1961 mystery novel by John Dickson Carr

The Witch of the Low Tide, first published in 1961, is a detective story/historical novel by John Dickson Carr set in the England of 1907. The novel is both a murder mystery and a historical novel.

==Plot summary==

David Garth, M.D., has fallen in love with the beautiful widow, Lady Betty Calder.

Detective-Inspector Twigg of Scotland Yard tries to warn Dr. Garth about the chequered past of Lady Calder, but it takes all the nerve of Garth's friend, Cullingford Abbot, assistant to the Commissioner of Scotland Yard, to state that, among other things, Betty danced for three seasons at the Moulin Rouge and is thought to have joined a Satanist group in Paris. She is also reputed to be a blackmailer responsible for at least two suicides.

However, Betty herself raises the possibility that she is being mistaken for the machinations of her sister Glynis.

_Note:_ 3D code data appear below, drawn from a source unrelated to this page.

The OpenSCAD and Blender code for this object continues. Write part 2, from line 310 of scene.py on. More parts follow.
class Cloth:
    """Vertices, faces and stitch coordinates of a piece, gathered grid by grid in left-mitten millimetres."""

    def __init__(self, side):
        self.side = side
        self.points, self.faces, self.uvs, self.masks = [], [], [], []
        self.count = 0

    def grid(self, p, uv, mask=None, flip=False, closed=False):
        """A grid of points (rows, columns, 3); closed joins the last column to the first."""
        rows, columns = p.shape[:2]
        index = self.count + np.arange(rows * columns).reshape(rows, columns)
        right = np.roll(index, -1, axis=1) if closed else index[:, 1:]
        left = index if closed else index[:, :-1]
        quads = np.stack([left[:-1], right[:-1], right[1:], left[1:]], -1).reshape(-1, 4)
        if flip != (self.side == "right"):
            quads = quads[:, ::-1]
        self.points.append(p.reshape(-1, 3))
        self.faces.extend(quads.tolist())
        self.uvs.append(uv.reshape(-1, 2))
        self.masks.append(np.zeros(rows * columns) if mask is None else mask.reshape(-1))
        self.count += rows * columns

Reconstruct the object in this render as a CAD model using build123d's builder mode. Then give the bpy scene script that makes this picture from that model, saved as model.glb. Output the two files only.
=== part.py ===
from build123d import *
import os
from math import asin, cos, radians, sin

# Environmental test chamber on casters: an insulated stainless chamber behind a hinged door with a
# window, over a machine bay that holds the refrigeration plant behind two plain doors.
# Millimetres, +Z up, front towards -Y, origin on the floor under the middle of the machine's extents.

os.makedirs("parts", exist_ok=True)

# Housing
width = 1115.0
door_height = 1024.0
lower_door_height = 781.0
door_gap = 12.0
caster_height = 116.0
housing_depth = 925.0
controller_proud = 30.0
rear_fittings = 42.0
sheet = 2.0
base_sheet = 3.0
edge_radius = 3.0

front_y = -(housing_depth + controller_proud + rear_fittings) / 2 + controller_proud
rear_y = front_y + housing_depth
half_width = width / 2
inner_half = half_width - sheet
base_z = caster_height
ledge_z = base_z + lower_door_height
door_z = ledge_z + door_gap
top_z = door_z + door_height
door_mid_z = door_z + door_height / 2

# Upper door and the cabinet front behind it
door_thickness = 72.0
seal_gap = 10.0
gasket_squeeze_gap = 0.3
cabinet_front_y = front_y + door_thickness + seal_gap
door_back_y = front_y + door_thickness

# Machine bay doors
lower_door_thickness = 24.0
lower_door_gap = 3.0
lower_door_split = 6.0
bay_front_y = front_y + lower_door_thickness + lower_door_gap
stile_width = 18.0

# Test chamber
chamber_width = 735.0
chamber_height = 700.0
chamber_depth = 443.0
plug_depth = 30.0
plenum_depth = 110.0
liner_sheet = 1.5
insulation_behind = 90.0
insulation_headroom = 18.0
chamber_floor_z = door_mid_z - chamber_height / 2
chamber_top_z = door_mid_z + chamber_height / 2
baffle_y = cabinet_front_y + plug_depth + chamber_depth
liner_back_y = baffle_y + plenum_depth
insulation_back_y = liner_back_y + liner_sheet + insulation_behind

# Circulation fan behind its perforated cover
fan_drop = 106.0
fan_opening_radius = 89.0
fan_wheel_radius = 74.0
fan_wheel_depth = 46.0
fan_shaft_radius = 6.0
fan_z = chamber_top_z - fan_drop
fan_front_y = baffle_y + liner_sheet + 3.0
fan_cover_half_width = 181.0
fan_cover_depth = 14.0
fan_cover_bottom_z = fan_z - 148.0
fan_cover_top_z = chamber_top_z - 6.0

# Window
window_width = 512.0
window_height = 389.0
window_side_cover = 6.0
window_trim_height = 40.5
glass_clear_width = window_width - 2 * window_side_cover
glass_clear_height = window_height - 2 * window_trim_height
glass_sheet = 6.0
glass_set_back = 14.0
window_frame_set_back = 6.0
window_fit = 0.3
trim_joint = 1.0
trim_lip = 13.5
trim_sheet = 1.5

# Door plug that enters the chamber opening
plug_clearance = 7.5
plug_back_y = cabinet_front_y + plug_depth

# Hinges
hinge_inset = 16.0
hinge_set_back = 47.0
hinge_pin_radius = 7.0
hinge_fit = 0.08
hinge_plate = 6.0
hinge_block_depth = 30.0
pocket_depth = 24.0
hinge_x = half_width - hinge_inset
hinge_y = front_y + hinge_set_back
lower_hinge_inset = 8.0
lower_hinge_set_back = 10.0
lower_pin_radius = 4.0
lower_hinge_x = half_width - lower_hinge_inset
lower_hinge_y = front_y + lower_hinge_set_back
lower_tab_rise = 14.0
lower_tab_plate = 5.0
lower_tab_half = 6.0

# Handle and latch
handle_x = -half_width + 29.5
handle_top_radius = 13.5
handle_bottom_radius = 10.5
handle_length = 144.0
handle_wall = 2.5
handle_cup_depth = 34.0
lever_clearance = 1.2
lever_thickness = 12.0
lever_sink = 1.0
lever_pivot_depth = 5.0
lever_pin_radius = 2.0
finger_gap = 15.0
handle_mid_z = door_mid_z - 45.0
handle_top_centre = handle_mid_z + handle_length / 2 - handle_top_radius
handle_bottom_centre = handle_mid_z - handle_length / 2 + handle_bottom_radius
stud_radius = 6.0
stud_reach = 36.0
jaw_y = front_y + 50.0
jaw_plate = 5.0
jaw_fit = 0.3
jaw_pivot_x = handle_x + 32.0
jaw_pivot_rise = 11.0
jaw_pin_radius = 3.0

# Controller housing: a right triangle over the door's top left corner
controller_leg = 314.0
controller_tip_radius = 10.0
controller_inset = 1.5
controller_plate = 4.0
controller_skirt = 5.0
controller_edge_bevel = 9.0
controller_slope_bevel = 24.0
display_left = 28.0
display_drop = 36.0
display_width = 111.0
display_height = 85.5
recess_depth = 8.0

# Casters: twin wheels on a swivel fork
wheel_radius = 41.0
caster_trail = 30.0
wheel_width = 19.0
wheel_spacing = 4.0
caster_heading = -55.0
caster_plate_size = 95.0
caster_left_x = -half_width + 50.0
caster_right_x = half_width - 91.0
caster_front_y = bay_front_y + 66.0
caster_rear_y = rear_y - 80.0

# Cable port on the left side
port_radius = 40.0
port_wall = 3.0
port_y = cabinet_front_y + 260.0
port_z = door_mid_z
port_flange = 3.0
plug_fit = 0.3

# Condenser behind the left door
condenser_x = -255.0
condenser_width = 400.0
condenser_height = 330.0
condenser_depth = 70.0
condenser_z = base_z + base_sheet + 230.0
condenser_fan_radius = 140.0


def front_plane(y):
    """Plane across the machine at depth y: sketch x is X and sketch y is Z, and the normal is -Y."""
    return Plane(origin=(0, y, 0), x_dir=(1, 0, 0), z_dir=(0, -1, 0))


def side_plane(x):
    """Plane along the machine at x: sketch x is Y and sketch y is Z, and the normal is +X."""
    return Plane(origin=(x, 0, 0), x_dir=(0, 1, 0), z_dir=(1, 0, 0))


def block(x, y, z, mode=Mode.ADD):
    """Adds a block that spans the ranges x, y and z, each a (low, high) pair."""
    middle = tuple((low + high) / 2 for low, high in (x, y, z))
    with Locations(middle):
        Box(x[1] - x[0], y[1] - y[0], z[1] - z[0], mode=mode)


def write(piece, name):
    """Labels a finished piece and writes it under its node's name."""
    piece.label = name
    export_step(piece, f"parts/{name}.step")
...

When Glynis is found dead on the beach near a bathing-pavilion, in the middle of a stretch of unmarked sand, Betty is suspected of arranging the death (although no one can suggest how it might have happened).

It takes Dr. Garth's special knowledge of both medicine (the new science of "psychoanalysis", which suggests that abuse of a child may be the fault of the child and that the abuser may be innocent) and literature, like Gaston Leroux's The Mystery of the Yellow Room, to solve the impossible crime and reveal the criminal.